The code is listed below. It returns multiple values (not sure why they don't call them tuples).

(define (euclid-ext a b)
  (cond
    [(= b 0) (values a 1 0)]
    [else (let-values ([(d x y) (euclid-ext b (modulo a b))])
            (values d y (- x (* (quotient a b) y))))]
    ))

The problem is testing it using the following format. Here are a few that I have tried.

(check-expect (values (euclid-ext 99 78)) (values 3 -11 14))
(check-expect (euclid-ext 99 78) (values 3 -11 14))
(check-expect (list (euclid-ext 99 78)) (list 3 -11 14))

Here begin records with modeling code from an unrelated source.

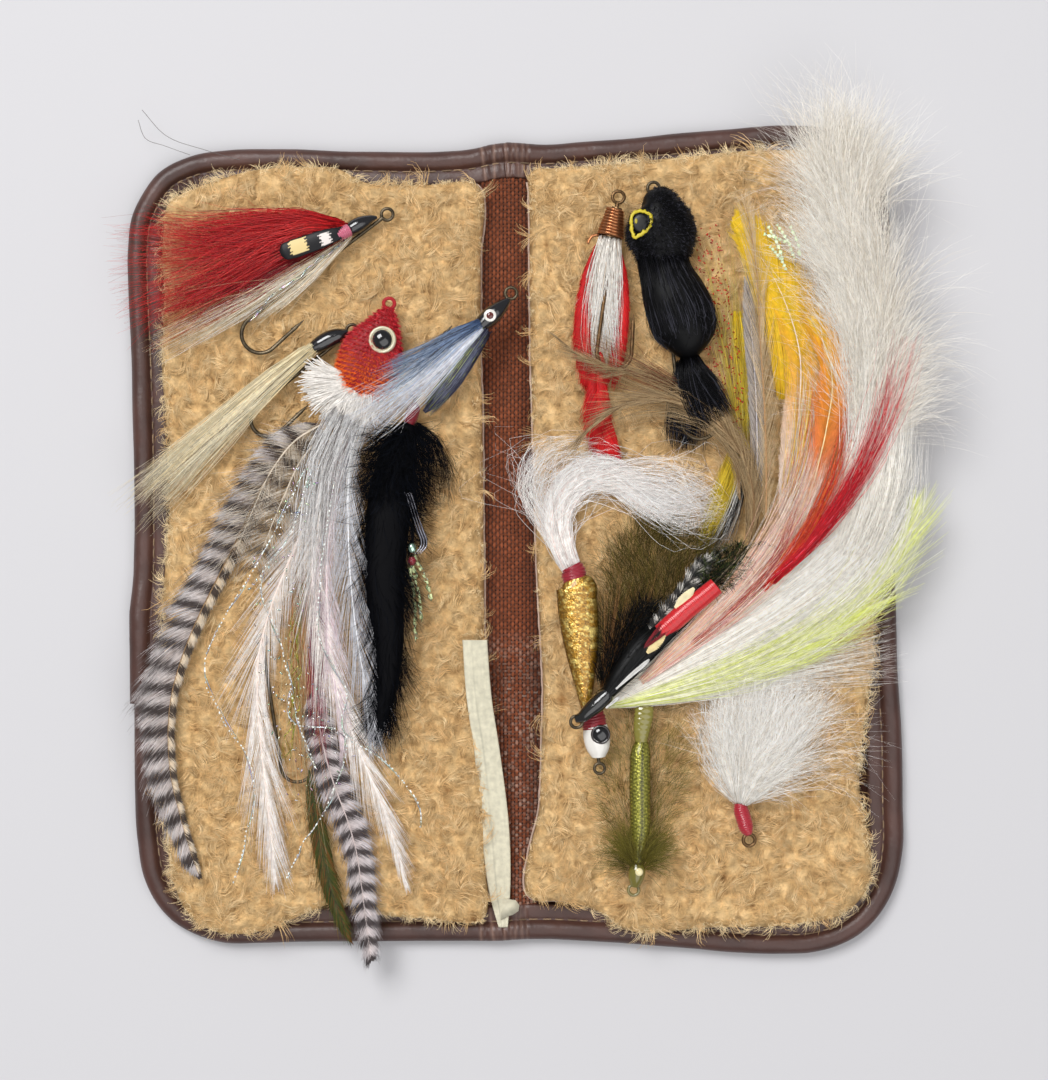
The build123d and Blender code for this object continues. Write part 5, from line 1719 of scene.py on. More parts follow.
# Clipped hair mouse
def mouse():
    base = "right_panel"
    shape = [
        (648, 196, 13.6, 16, 4), (655, 202, 14.2, 38, 7), (659, 216, 14.5, 60, 9),
        (661, 234, 14.5, 69, 9.4), (661, 250, 14.3, 60, 8.6), (660, 260, 14.2, 46, 7.6),
        (666, 276, 14.2, 54, 8), (674, 296, 14.4, 64, 8.6), (681, 315, 14.4, 66, 8.8),
        (686, 334, 14.4, 60, 8.4), (688, 348, 14, 38, 6.4), (689, 356, 13.4, 20, 4),
    ]

    # The grey row is painted highlight: grey-tipped hairs stand in for the sheen on the black hair
    ink = [(4, (7, 7, 9), (18, 18, 22)), (1.4, (30, 30, 36), (78, 78, 88)), (1, (3, 3, 4), (7, 7, 8))]
    with building("mouse.body", DARK_HAIR, base, "black_deer_hair", "mouse_body") as soup:
        body(soup, shape, (5, 5, 6))
        nap(soup, shape, 4600, 1.15, ink, thick=0.1, lean=0.15, span=(0, 0.4))
        hair(soup, shape, 2400, ink, thick=0.1, shell=True, start=(0.36, 0.8), end=(0.86, 1.0), wave=0.3,
             clumps=50, steps=8)
        nap(soup, shape, 160, 2.2, ink, thick=0.06, lean=0.8, span=(0, 0.9))

    pupil = spot(641, 223, 18.6)
    glint = spot(636, 221, 18.9)
    ring = [(634, 213), (644, 211), (652, 219), (650, 226), (643, 233), (635, 237), (631, 226)]
    with building("mouse.eye", surface("eye_paint", rough=0.4), base, "enamel_feather") as soup:
        path = spline([tuple(spot(a, b, 18.9)) for a, b in ring], 48, closed=True)[:, :3]
        path = np.concatenate([path, path[:2]])
        path[:, :2] += rng.normal(0, 0.1, (50, 2))
        tubes(soup, path[None], rng.uniform(0.28, 0.48, (1, 50)),
              np.broadcast_to(linear((206, 186, 40)), (1, 50, 3)), 8, 0.6)
        blob(soup, pupil, (1.9, 2.1, 0.3), linear((9, 9, 8)), rows=10, columns=30)
        blob(soup, glint, (0.32, 0.6, 0.12), linear((176, 160, 44)), rows=8, columns=16)

    tail = [
        (689, 354, 13.6, 16, 3), (692, 372, 14.6, 34, 3.4), (701, 394, 15.4, 48, 3.4),
        (718, 424, 15.2, 44, 2.8),
    ]
    under_tail = [
        (688, 360, 12.6, 24, 3), (687, 392, 12.4, 40, 3.2), (687, 420, 12.2, 50, 2.8),
        (686, 452, 11.8, 50, 1.8),
    ]
    with building("mouse.tail", DARK_HAIR, base, "black_deer_hair", "mouse_tail") as soup:
        hair(soup, tail, 900, ink, thick=0.1, clumps=30, wave=0.4, end=(0.7, 1.0))
        hair(soup, under_tail, 620, ink, thick=0.1, clumps=26, wave=0.3, end=(0.72, 1.0))


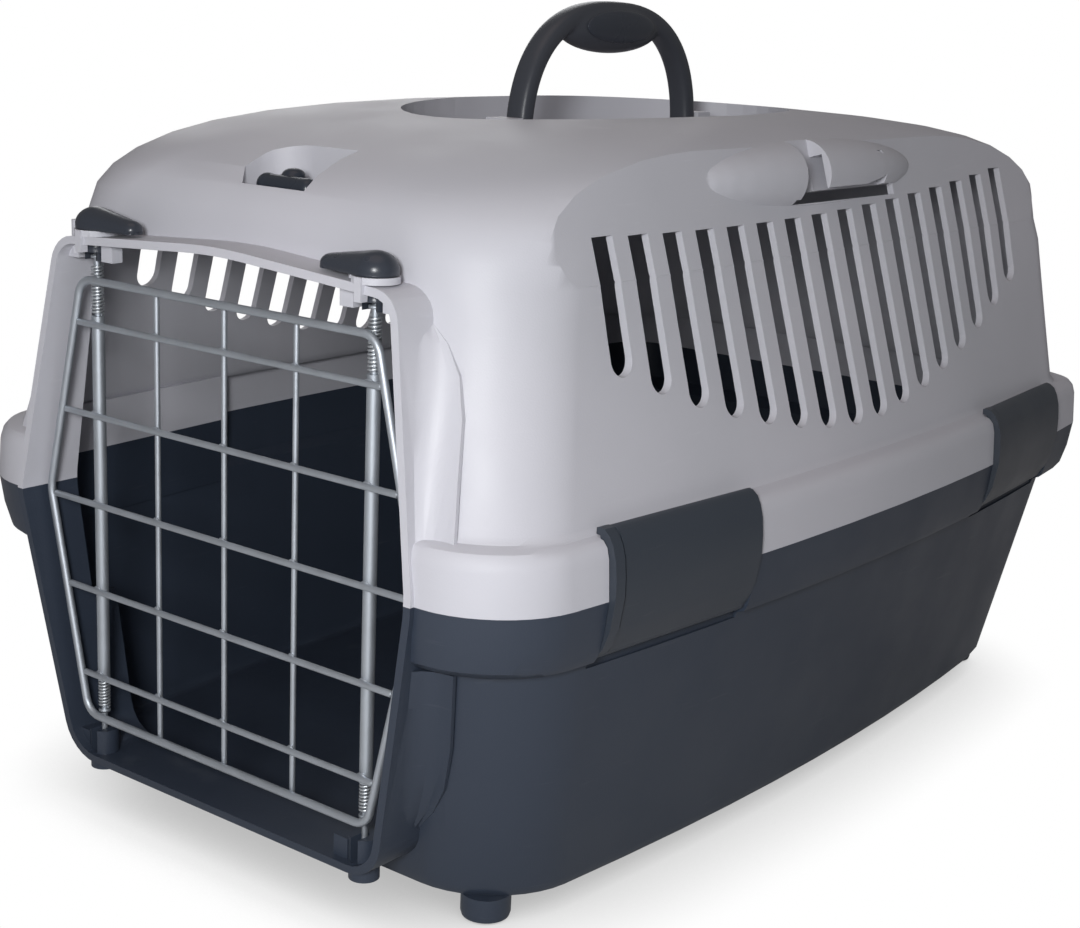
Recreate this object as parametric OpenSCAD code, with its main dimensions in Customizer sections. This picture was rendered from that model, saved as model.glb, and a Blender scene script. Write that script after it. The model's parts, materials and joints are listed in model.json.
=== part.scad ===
// Plastic pet carrier: a dark base tray, a light ventilated top shell, a wire door that swings
// from either side, two door levers, four side clips, a folding carry handle, two strap hooks.
// +Z is up, the door faces -Y, and the origin lies on the floor below the middle. Millimetres.

/* [Body] */
// Length over the rim
body_l = 484; // [454:5:514]
// Width over the rim, at the middle of the long sides
body_w = 320; // [310:2:340]
// Height of the middle of the roof above the floor
roof_z = 288; // [284:1:300]
// Height of the seam between base tray and top shell
seam_z = 132; // [130:1:135]
// Wall thickness of the base tray and the top shell
wall = 3; // [2.6:0.1:3.4]
// How far the long sides bow outwards between the corners
side_bow = 16; // [12:1:18]
// Corner radius of the walls, seen from above
corner_r = 38; // [34:1:42]

/* [Rim] */
// Height of the dark half of the rim, below the seam
rim_low_h = 24; // [22:1:26]
// Height of the light half of the rim, above the seam
rim_high_h = 22; // [20:1:24]
// How far the rounded top edge of the rim runs in
rim_taper = 5.5; // [4.5:0.5:7]
// How far the dark half of the rim draws in from the seam to its lower edge
rim_draw = 3.5; // [2.5:0.5:4.5]
// Corner radius of the rim at the front
rim_r = 34; // [30:1:36]
// How much tighter the rim's rear corners are
rim_tight = 12; // [8:1:14]
// Width of the flat shelf on top of the rim
shelf_w = 7; // [6.5:0.5:8.5]

/* [Base tray] */
// Height of the feet, and of the underside of the tray
foot_h = 8; // [6:1:10]
// Diameter of a foot
foot_d = 19; // [16:1:22]
// How far the tray's sides draw in from the rim to the floor
tray_draw = 17; // [14:1:20]
// Step under the rim
rim_step = 5; // [4:0.5:6]

/* [Top shell] */
// Lean of the side walls: sideways run for each millimetre of height
side_lean = 0.31; // [0.28:0.01:0.34]
// Lean of the end walls
end_lean = 0.17; // [0.14:0.01:0.18]
// How far the roof sits behind the middle of the base
roof_back = 3; // [0:0.5:4]
// Height of the rounded shoulder below the roof
shoulder_h = 63; // [58:1:66]
// Bulge of the shoulder beyond the flat vent panels
shoulder_bulge = 8; // [6:0.5:9]

/* [Vents] */
// Number of vent slots on each side
slot_n = 16; // [12:1:16]
// Distance from one slot to the next
slot_pitch = 21.6; // [20:0.2:21.8]
// Width of a slot
slot_w = 12.4; // [10:0.2:13]
// Height of the lowest slot end above the rim's shelf
slot_low = 11.5; // [10:0.5:14]
// How far the field of slots sits behind the middle of the carrier
slot_back = 3; // [0:0.5:4]
// Rise of the slots' lower ends from the middle to the outermost slot
slot_rise = 38; // [30:1:42]

/* [Door] */
// Distance between the two hinge rods
rod_gap = 147.4; // [144:0.2:150]
// Diameter of the door's upright tubes
tube_d = 5; // [4.8:0.1:5.4]
// Diameter of the hinge rods inside the tubes
rod_d = 2.4; // [2.2:0.1:2.6]
// Diameter of the frame wire
frame_d = 3.2; // [3:0.1:3.6]
// Diameter of the horizontal wires
cross_d = 2.5; // [2.2:0.1:2.8]
// Diameter of the thin upright wires
thin_d = 2.2; // [2:0.1:2.6]
// Number of horizontal wires
cross_n = 5; // [4:1:6]
// Distance between horizontal wires
cross_pitch = 36.3; // [34:0.1:37]
// Distance between the thin upright wires
thin_pitch = 37.4; // [35:0.1:39]
// Half the width of the door at the seam
door_half_mid = 100; // [98:0.5:102]
// Half the width of the door at its top and bottom bars
door_half_end = 78.5; // [77:0.5:80]
// Height of the door between its top and bottom bars
door_h = 180; // [178:1:182]
// Depth of the rim around the door opening
jamb_depth = 27; // [26:1:29]
// Gap between the door frame and the rim of the opening, at the seam
door_gap = 2.4; // [2:0.2:4]
// Diameter of the spring wire
spring_wire = 0.9; // [0.8:0.05:0.9]
// Distance from one turn of a spring to the next
spring_pitch = 2.2; // [2:0.1:2.6]

/* [Levers] */
// Diameter of a lever's round knob
knob_d = 16; // [15:0.5:16.5]
// Length of a lever's arm from its axis
arm_l = 25; // [20:1:28]
// Diameter of the lever's shaft
shaft_d = 9.2; // [9:0.1:9.6]

/* [Clips] */
// Length of a side clip along the rim
clip_l = 86; // [70:1:90]
// Distance of a clip's middle from the end of the rim
clip_end = 96; // [90:1:105]
// Thickness of a clip
clip_t = 2.8; // [2.4:0.1:3]
// Diameter of a clip's hinge pins
clip_pin_d = 3.2; // [3:0.1:3.6]

/* [Handle] */
// Width of the handle over its legs
handle_w = 133; // [130:1:140]
// Height of the handle above its hinge axis
handle_h = 62.5; // [58:0.5:63]
// Width of the handle's grip
grip_w = 17; // [15:1:20]
// Thickness of the handle's grip
grip_t = 21; // [18:0.5:22]
// Diameter of the handle's hinge stubs
stub_d = 6; // [5:0.5:7]
// Half the length of the oval recess in the roof
recess_half_l = 116; // [110:1:120]
// Half the width of the oval recess
recess_half_w = 66; // [64:1:70]
// Depth of the recess below the middle of the roof
recess_depth = 31; // [30:1:34]

/* [Fits] */
// Radial clearance of a running fit
fit = 0.05; // [0.03:0.01:0.1]
// Gap between pieces that pass one another
gap = 0.3; // [0.25:0.05:0.4]

/* [Hidden] */
$fn = 48;

light = [0.80, 0.79, 0.78];
dark = [0.24, 0.27, 0.32];
zinc = [0.68, 0.72, 0.76];
eps = 0.01;
touch = 0.05;

// ---- levels and half sizes of the shells
half_l = body_l / 2;
half_w = body_w / 2;
rim_low_z = seam_z - rim_low_h;
shelf_z = seam_z + rim_high_h;
shelf_edge = rim_taper;
wall_in = shelf_edge + shelf_w;
shoulder_z = roof_z - shoulder_h;
tray_in = rim_draw + rim_step;
floor_z = foot_h;
upper_bow = side_bow * 0.65;
bow_end_z = shoulder_z + 11;
rear_tight = 14;
crown_back = 5;

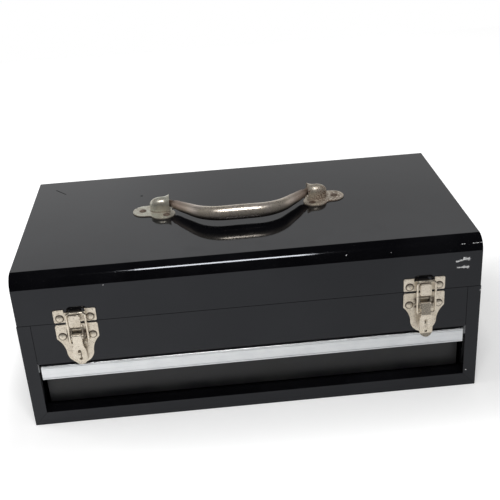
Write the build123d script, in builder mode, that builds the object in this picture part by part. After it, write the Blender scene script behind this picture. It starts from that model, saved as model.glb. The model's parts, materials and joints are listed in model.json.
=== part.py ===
from build123d import *

import os
from math import asin, atan2, cos, degrees, hypot, radians, sin

# Machinist tool chest: a sheet steel case with a hinged lid and one drawer.
#
# Frame: origin at the centre of the case's underside, +X to the right, +Y to the back, +Z up.
# Lengths are in millimetres. The model stands as the chest is stored: lid shut, drawer in,
# handle lying forward, left latch shut and right latch lever swung out a little.

os.makedirs("parts", exist_ok=True)

# ---------------------------------------------------------------- chest body
chest_width = 508.0
chest_depth = 266.7
case_height = 130.8
lid_height = 58.0
seam_gap = 0.5
case_sheet = 0.9
lid_sheet = 1.0
lid_side_step = 0.6
lid_front_radius = 16.0
lid_rear_radius = 2.5
lid_rim_hem = 7.0
lid_end_flange = 9.0

side_flange_width = 14.8
bottom_flange_height = 16.3
flange_depth = 18.0
opening_height = 64.3
mitre_seam = 0.35
panel_seam = 0.4
panel_return = 12.0
floor_flange = 12.0
weld_flange = 12.0
seat_gap = 0.3

# ---------------------------------------------------------------- drawer
drawer_side_gap = 3.0
drawer_floor_gap = 1.7
drawer_front_height = 60.6
drawer_front_return = 7.0
tray_back_gap = 12.8
tray_height = 55.0
tray_inset = 11.2
tray_sheet = 0.8
drawer_travel = 190.0
runner_height = 9.8
runner_sheet = 1.2
rail_sheet = 1.2
rail_tab = 12.0
rail_level = 60.0
rail_start = 8.0
stop_drop = 4.6
stop_half_width = 12.0
stop_foot = 10.0
stop_tab_half_width = 8.0

pull_height = 17.1
pull_top = 77.1
pull_wall = 1.7
pull_front_setback = 0.5
pull_side_gap = 2.7
pull_groove_width = 0.8
pull_groove_depth = 0.4
pull_groove_inset = 2.2
pull_top_round = 1.2
pull_foot_round = 0.7
pull_rivet_count = 5
pull_rivet_spacing = 96.0

# ---------------------------------------------------------------- rear hinge
hinge_knuckle_count = 20
knuckle_gap = 0.3
hinge_barrel_radius = 2.5
hinge_pin_radius = 1.2
hinge_pin_clearance = 0.05
hinge_leaf_sheet = 0.9
hinge_leaf_height = 14.0
hinge_stand_off = 2.9
hinge_rivet_count = 8
hinge_rivet_edge = 5.0
hinge_head_height = 1.0
hinge_tail_height = 0.8

# ---------------------------------------------------------------- latches
latch_inset = 64.0
latch_sheet = 1.2
plate_width = 45.8
plate_top_drop = 1.5
plate_shoulder_drop = 18.8
plate_tip_drop = 51.3
plate_waist_width = 29.2
plate_waist_drop = 35.8
strike_rise = 0.6
strike_height = 15.4
ear_width = 11.6
strike_bridge_height = 11.9
tongue_width = 12.8
tongue_drop = 14.4
tongue_corner_radius = 2.0
tongue_edge = 0.8
tongue_reach = 9.6
rivet_offset = 16.3
strike_rivet_rise = 6.1
plate_rivet_drop = 15.8
latch_rivet_radius = 4.2
latch_rivet_height = 1.6
rivet_rim = 0.5
latch_rivet_shank = 1.9
rivet_tail_radius = 3.0
rivet_tail_height = 0.9
shank_clearance = 0.1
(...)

Right now, this produces the error context expected 1 value, received 3 values: 3 -11 14. No matter how I try to work this (with lists, values, no values, etc) I cannot get this test case to evaluate successfully.

+1  A: 

It looks like the test framework won't accept values. I think you will find it less painful to use a list for the return value.

However, if you really want to do things this way you can convert values to a list using call-with-values something like this:

(call-with-values (lambda () (values 1 2 3)) list)

So a test would be something like this:

(check-expect (call-with-values (lambda () (euclid-ext 99 78)) list)
              (list 3 -11 14))
spong
Thanks for the suggestion, I'll try it with lists. I did this because it was convenient to return a tuple. Can you do something similar with lists? But thank you for the solution, anyway. :)
gnucom
I'm not sure if this is an answer to the question you are asking, but you can return a list of three values using something similar to: `(define (example) (list 3 -11 14))`. So instead of returning `(values d y (- x (* (quotient a b) y)))` you could return `(list d y ...)`.
spong
+3  A: 

The test-engine library is intended for student code, so it doesn't deal with multiple values (which most courses don't deal with). Something like the Rackunit library is more appropriate for such cases.